### Raw data
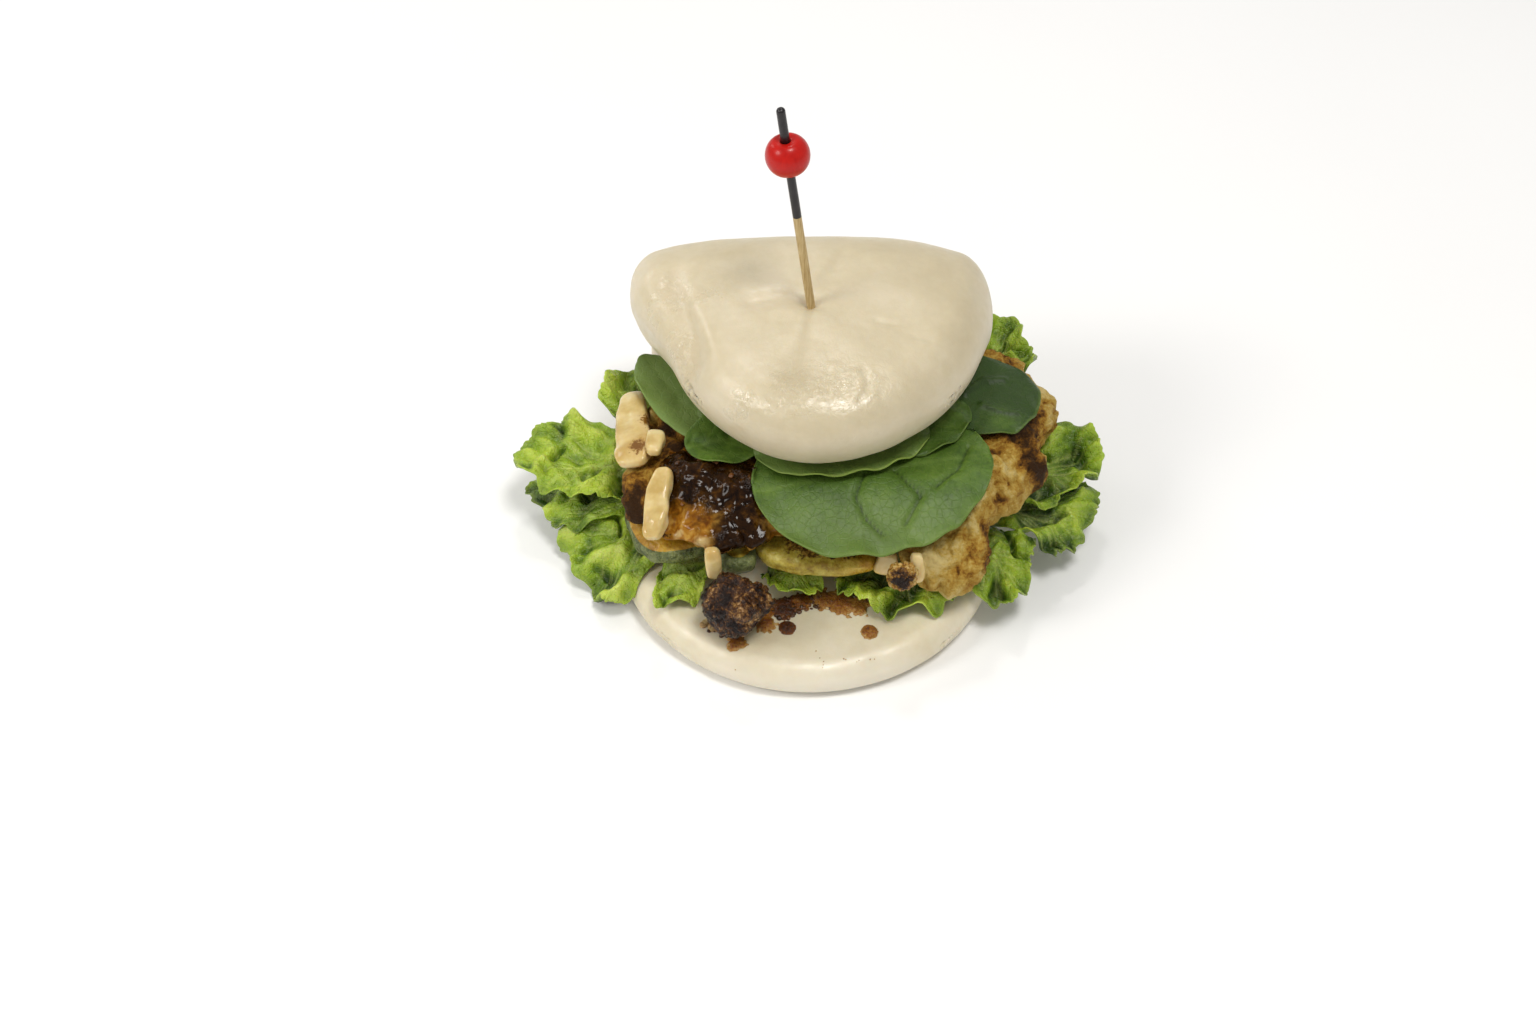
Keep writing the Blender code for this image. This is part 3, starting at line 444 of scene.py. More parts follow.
class Finish:
    """A Principled material, with short names for the nodes that feed it."""

    def __init__(self, name, roughness, specular, glow=None, coat=None):
        """A new material, perhaps with light inside it (glow) and a clear coat."""
        self.made = bpy.data.materials.new(name)
        self.made.use_nodes = True
        self.nodes = self.made.node_tree.nodes
        self.links = self.made.node_tree.links
        self.shader = self.nodes["Principled BSDF"]
        steady = {"Roughness": roughness, "Specular IOR Level": specular}
        if glow:
            steady["Subsurface Weight"], steady["Subsurface Radius"], scale = glow
            steady["Subsurface Scale"] = scale * MM
        if coat:
            steady["Coat Weight"], steady["Coat Roughness"] = coat
        for key, value in steady.items():
            self.shader.inputs[key].default_value = value
        self.spot = self.add("ShaderNodeTexCoord", {}, "Object")

    def feed(self, socket, value):
        """Links a socket to another node's output, or sets its value."""
        if isinstance(value, bpy.types.NodeSocket):
            self.links.new(value, socket)
        elif socket.type == "RGBA":
            socket.default_value = (*value, 1.0)
        else:
            socket.default_value = value

    def add(self, kind, inputs, output=0, **settings):
        """One output of a new node, once its settings are made and its inputs are fed."""
        node = self.nodes.new(kind)
        for key, value in settings.items():
            setattr(node, key, value)
        for key, value in inputs.items():
            self.feed(node.inputs[key], value)
        return node.outputs[output]

    def layer(self, name):
        """A number kept for each point of the piece."""
        return self.add("ShaderNodeAttribute", {}, "Fac", attribute_name=name)

    def noise(self, size, detail=4.0, rough=0.55, twist=0.0, stretch=None, turn=None):
        """Cloudy noise from 0 to 1, about size across, perhaps stretched and turned."""
        inputs = {"Scale": 1.0 / (size * MM), "Detail": detail, "Roughness": rough, "Distortion": twist}
        inputs["Vector"] = self.spot
        if stretch:
            placing = {"Vector": self.spot, "Scale": stretch, "Rotation": turn or (0.0, 0.0, 0.0)}
            inputs["Vector"] = self.add("ShaderNodeMapping", placing, "Vector")
        return self.add("ShaderNodeTexNoise", inputs, "Fac")

    def cells(self, size, feature):
        """Distances to scattered spots about size apart, or to the borders between them."""
        inputs = {"Vector": self.spot, "Scale": 1.0 / (size * MM)}
        return self.add("ShaderNodeTexVoronoi", inputs, "Distance", feature=feature)

    def ramp(self, value, *stops):
        """A colour that changes with a value, from (value, colour) stops."""
        node = self.nodes.new("ShaderNodeValToRGB")
        elements = node.color_ramp.elements
        while len(elements) < len(stops):
            elements.new(0.5)
        for element, (place, colour) in zip(elements, stops):
            element.position = place
            element.color = (*colour, 1.0)
        self.feed(node.inputs["Fac"], value)
        return node.outputs["Color"]

    def span(self, value, low, high):
        """A number that runs softly from 0 to 1 as a value runs from low to high."""
        inputs = {"Value": value, "From Min": low, "From Max": high}
        return self.add("ShaderNodeMapRange", inputs, "Result", interpolation_type="SMOOTHSTEP")

    def sum(self, *terms):
        """The sum of (value, factor) terms."""
        total = 0.0
        for value, factor in terms:
            total = self.add("ShaderNodeMath", {0: value, 1: factor, 2: total}, operation="MULTIPLY_ADD")
        return total

    def product(self, a, b):
        """One value times another."""
        return self.add("ShaderNodeMath", {0: a, 1: b}, operation="MULTIPLY")

    def mix(self, share, a, b):
        """A colour between two others."""
        return self.add("ShaderNodeMix", {0: share, 6: a, 7: b}, 2, data_type="RGBA")

    def blend(self, share, a, b):
        """A number between two others."""
        return self.add("ShaderNodeMix", {0: share, 2: a, 3: b}, 0, data_type="FLOAT")

    def blend_normals(self, share, a, b):
        """A normal between two others."""
        return self.add("ShaderNodeMix", {0: share, 4: a, 5: b}, 1, data_type="VECTOR")

    def bump(self, height, depth, under=None):
        """A normal bent by a height from 0 to 1 over a depth in millimetres."""
        inputs = {"Strength": 1.0, "Distance": depth * MM, "Height": height}
        if under is not None:
            inputs["Normal"] = under
        return self.add("ShaderNodeBump", inputs, "Normal")

    def done(self, colour, roughness=None, normal=None):
        """The material, once its colour, roughness and normal are fed."""
        self.feed(self.shader.inputs["Base Color"], colour)
        if roughness is not None:
            self.feed(self.shader.inputs["Roughness"], roughness)
        if normal is not None:
            self.feed(self.shader.inputs["Normal"], normal)
        return self.made


# Finishes


def dough_finish():
    """Steamed dough: cream and satin, with crinkles that catch the light, and with painted shade on the whole
    lid and in its dents.
    """
    f = Finish("steamed_dough", 0.42, 0.85, glow=(0.4, (1.0, 0.72, 0.42), 2.4))
    broad = f.noise(24.0, 2.0)
    mottle = f.noise(2.6, 5.0, 0.6)
    tone = f.sum((broad, 0.7), (mottle, 0.3))
    # The lid's colours are darker than the lower half's: painted shade over the whole lid.
    lid = f.ramp(tone, (0.36, (0.58, 0.495, 0.325)), (0.5, (0.625, 0.54, 0.365)), (0.64, (0.675, 0.59, 0.42)))
    low = f.ramp(tone, (0.36, (0.69, 0.60, 0.41)), (0.5, (0.74, 0.66, 0.475)), (0.64, (0.79, 0.72, 0.55)))
    colour = f.mix(f.layer("lid"), low, lid)
    colour = f.mix(f.product(f.layer("pale"), 0.55), colour, (0.85, 0.80, 0.68))
    # Painted shade: darker dough in the lid's deeper dents and round the pick.
    colour = f.mix(f.product(f.layer("hollow_shade"), 0.4), colour, (0.56, 0.43, 0.26))
    crinkle = f.layer("crinkle")
    shine = f.span(f.noise(4.0, 4.0, 0.6), 0.40, 0.60)
    rough = f.blend(crinkle, f.blend(shine, 0.44, 0.35), f.blend(shine, 0.27, 0.15))
    skin = f.bump(f.noise(1.1, 3.0, 0.6), 0.02)
    folds = f.product(f.noise(1.9, 4.0, 0.6, 1.0), f.blend(crinkle, 0.10, 1.0))
    return f.done(colour, rough, f.bump(folds, 0.36, skin))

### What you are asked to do
Copy every line of the material, please, keeping it exactly the same.

### Solution to the exercise
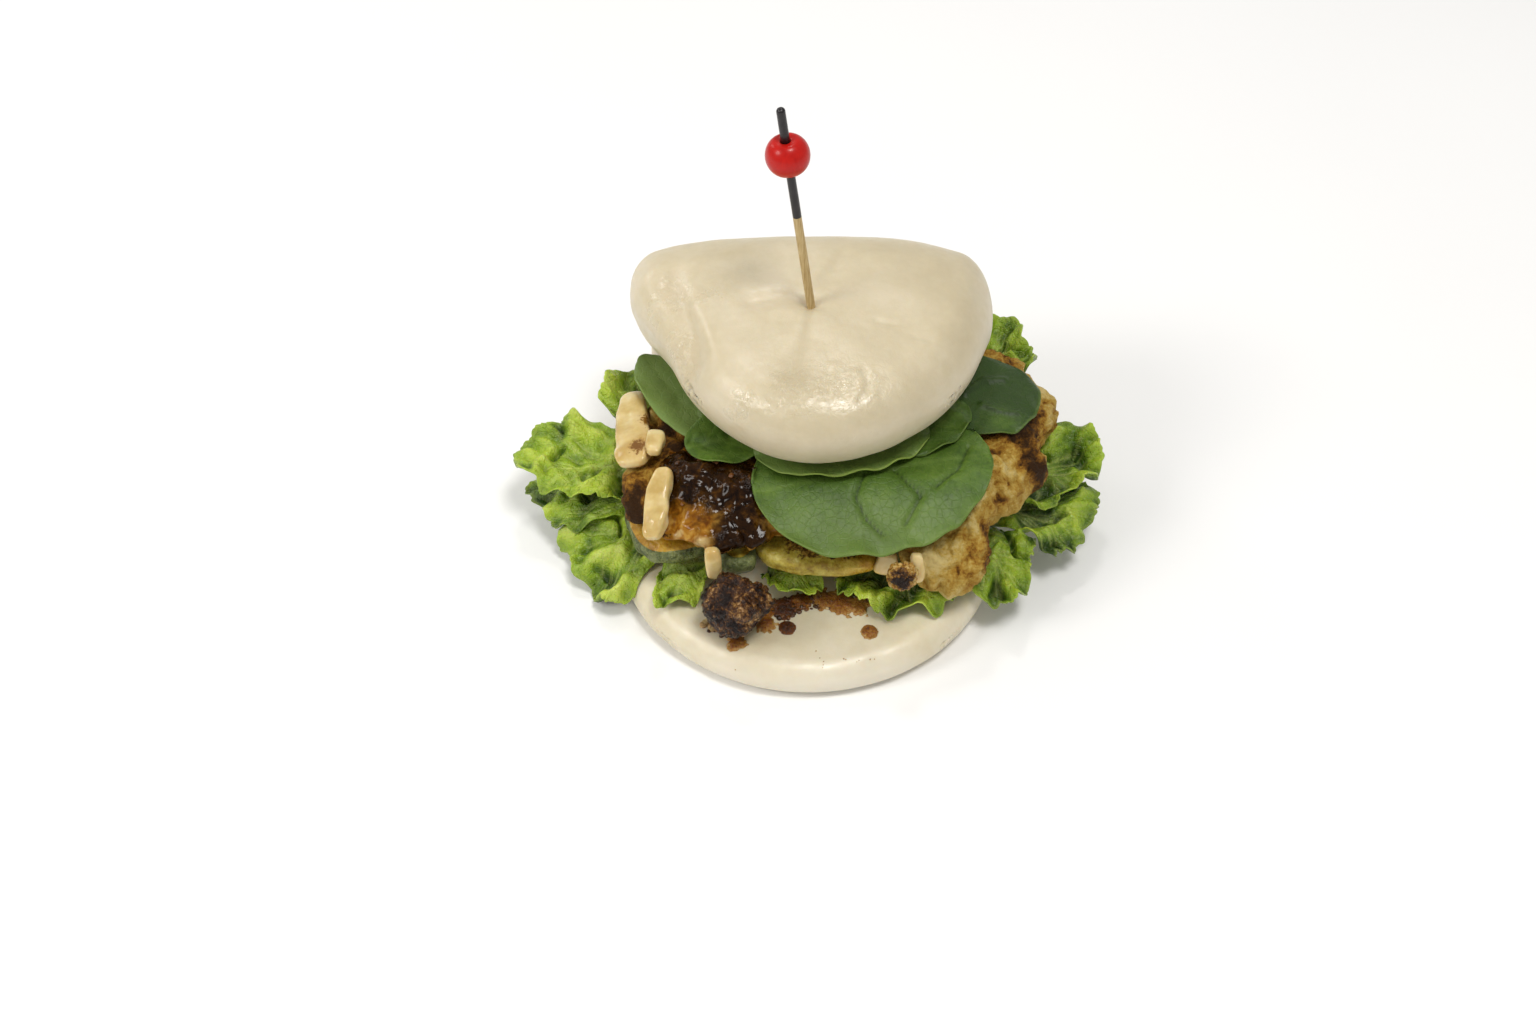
Keep writing the Blender code for this image. This is part 3, starting at line 444 of scene.py. More parts follow.
class Finish:
    """A Principled material, with short names for the nodes that feed it."""

    def __init__(self, name, roughness, specular, glow=None, coat=None):
        """A new material, perhaps with light inside it (glow) and a clear coat."""
        self.made = bpy.data.materials.new(name)
        self.made.use_nodes = True
        self.nodes = self.made.node_tree.nodes
        self.links = self.made.node_tree.links
        self.shader = self.nodes["Principled BSDF"]
        steady = {"Roughness": roughness, "Specular IOR Level": specular}
        if glow:
            steady["Subsurface Weight"], steady["Subsurface Radius"], scale = glow
            steady["Subsurface Scale"] = scale * MM
        if coat:
            steady["Coat Weight"], steady["Coat Roughness"] = coat
        for key, value in steady.items():
            self.shader.inputs[key].default_value = value
        self.spot = self.add("ShaderNodeTexCoord", {}, "Object")

    def feed(self, socket, value):
        """Links a socket to another node's output, or sets its value."""
        if isinstance(value, bpy.types.NodeSocket):
            self.links.new(value, socket)
        elif socket.type == "RGBA":
            socket.default_value = (*value, 1.0)
        else:
            socket.default_value = value

    def add(self, kind, inputs, output=0, **settings):
        """One output of a new node, once its settings are made and its inputs are fed."""
        node = self.nodes.new(kind)
        for key, value in settings.items():
            setattr(node, key, value)
        for key, value in inputs.items():
            self.feed(node.inputs[key], value)
        return node.outputs[output]

    def layer(self, name):
        """A number kept for each point of the piece."""
        return self.add("ShaderNodeAttribute", {}, "Fac", attribute_name=name)

    def noise(self, size, detail=4.0, rough=0.55, twist=0.0, stretch=None, turn=None):
        """Cloudy noise from 0 to 1, about size across, perhaps stretched and turned."""
        inputs = {"Scale": 1.0 / (size * MM), "Detail": detail, "Roughness": rough, "Distortion": twist}
        inputs["Vector"] = self.spot
        if stretch:
            placing = {"Vector": self.spot, "Scale": stretch, "Rotation": turn or (0.0, 0.0, 0.0)}
            inputs["Vector"] = self.add("ShaderNodeMapping", placing, "Vector")
        return self.add("ShaderNodeTexNoise", inputs, "Fac")

    def cells(self, size, feature):
        """Distances to scattered spots about size apart, or to the borders between them."""
        inputs = {"Vector": self.spot, "Scale": 1.0 / (size * MM)}
        return self.add("ShaderNodeTexVoronoi", inputs, "Distance", feature=feature)

    def ramp(self, value, *stops):
        """A colour that changes with a value, from (value, colour) stops."""
        node = self.nodes.new("ShaderNodeValToRGB")
        elements = node.color_ramp.elements
        while len(elements) < len(stops):
            elements.new(0.5)
        for element, (place, colour) in zip(elements, stops):
            element.position = place
            element.color = (*colour, 1.0)
        self.feed(node.inputs["Fac"], value)
        return node.outputs["Color"]

    def span(self, value, low, high):
        """A number that runs softly from 0 to 1 as a value runs from low to high."""
        inputs = {"Value": value, "From Min": low, "From Max": high}
        return self.add("ShaderNodeMapRange", inputs, "Result", interpolation_type="SMOOTHSTEP")

    def sum(self, *terms):
        """The sum of (value, factor) terms."""
        total = 0.0
        for value, factor in terms:
            total = self.add("ShaderNodeMath", {0: value, 1: factor, 2: total}, operation="MULTIPLY_ADD")
        return total

    def product(self, a, b):
        """One value times another."""
        return self.add("ShaderNodeMath", {0: a, 1: b}, operation="MULTIPLY")

    def mix(self, share, a, b):
        """A colour between two others."""
        return self.add("ShaderNodeMix", {0: share, 6: a, 7: b}, 2, data_type="RGBA")

    def blend(self, share, a, b):
        """A number between two others."""
        return self.add("ShaderNodeMix", {0: share, 2: a, 3: b}, 0, data_type="FLOAT")

    def blend_normals(self, share, a, b):
        """A normal between two others."""
        return self.add("ShaderNodeMix", {0: share, 4: a, 5: b}, 1, data_type="VECTOR")

    def bump(self, height, depth, under=None):
        """A normal bent by a height from 0 to 1 over a depth in millimetres."""
        inputs = {"Strength": 1.0, "Distance": depth * MM, "Height": height}
        if under is not None:
            inputs["Normal"] = under
        return self.add("ShaderNodeBump", inputs, "Normal")

    def done(self, colour, roughness=None, normal=None):
        """The material, once its colour, roughness and normal are fed."""
        self.feed(self.shader.inputs["Base Color"], colour)
        if roughness is not None:
            self.feed(self.shader.inputs["Roughness"], roughness)
        if normal is not None:
            self.feed(self.shader.inputs["Normal"], normal)
        return self.made


# Finishes


def dough_finish():
    """Steamed dough: cream and satin, with crinkles that catch the light, and with painted shade on the whole
    lid and in its dents.
    """
    f = Finish("steamed_dough", 0.42, 0.85, glow=(0.4, (1.0, 0.72, 0.42), 2.4))
    broad = f.noise(24.0, 2.0)
    mottle = f.noise(2.6, 5.0, 0.6)
    tone = f.sum((broad, 0.7), (mottle, 0.3))
    # The lid's colours are darker than the lower half's: painted shade over the whole lid.
    lid = f.ramp(tone, (0.36, (0.58, 0.495, 0.325)), (0.5, (0.625, 0.54, 0.365)), (0.64, (0.675, 0.59, 0.42)))
    low = f.ramp(tone, (0.36, (0.69, 0.60, 0.41)), (0.5, (0.74, 0.66, 0.475)), (0.64, (0.79, 0.72, 0.55)))
    colour = f.mix(f.layer("lid"), low, lid)
    colour = f.mix(f.product(f.layer("pale"), 0.55), colour, (0.85, 0.80, 0.68))
    # Painted shade: darker dough in the lid's deeper dents and round the pick.
    colour = f.mix(f.product(f.layer("hollow_shade"), 0.4), colour, (0.56, 0.43, 0.26))
    crinkle = f.layer("crinkle")
    shine = f.span(f.noise(4.0, 4.0, 0.6), 0.40, 0.60)
    rough = f.blend(crinkle, f.blend(shine, 0.44, 0.35), f.blend(shine, 0.27, 0.15))
    skin = f.bump(f.noise(1.1, 3.0, 0.6), 0.02)
    folds = f.product(f.noise(1.9, 4.0, 0.6, 1.0), f.blend(crinkle, 0.10, 1.0))
    return f.done(colour, rough, f.bump(folds, 0.36, skin))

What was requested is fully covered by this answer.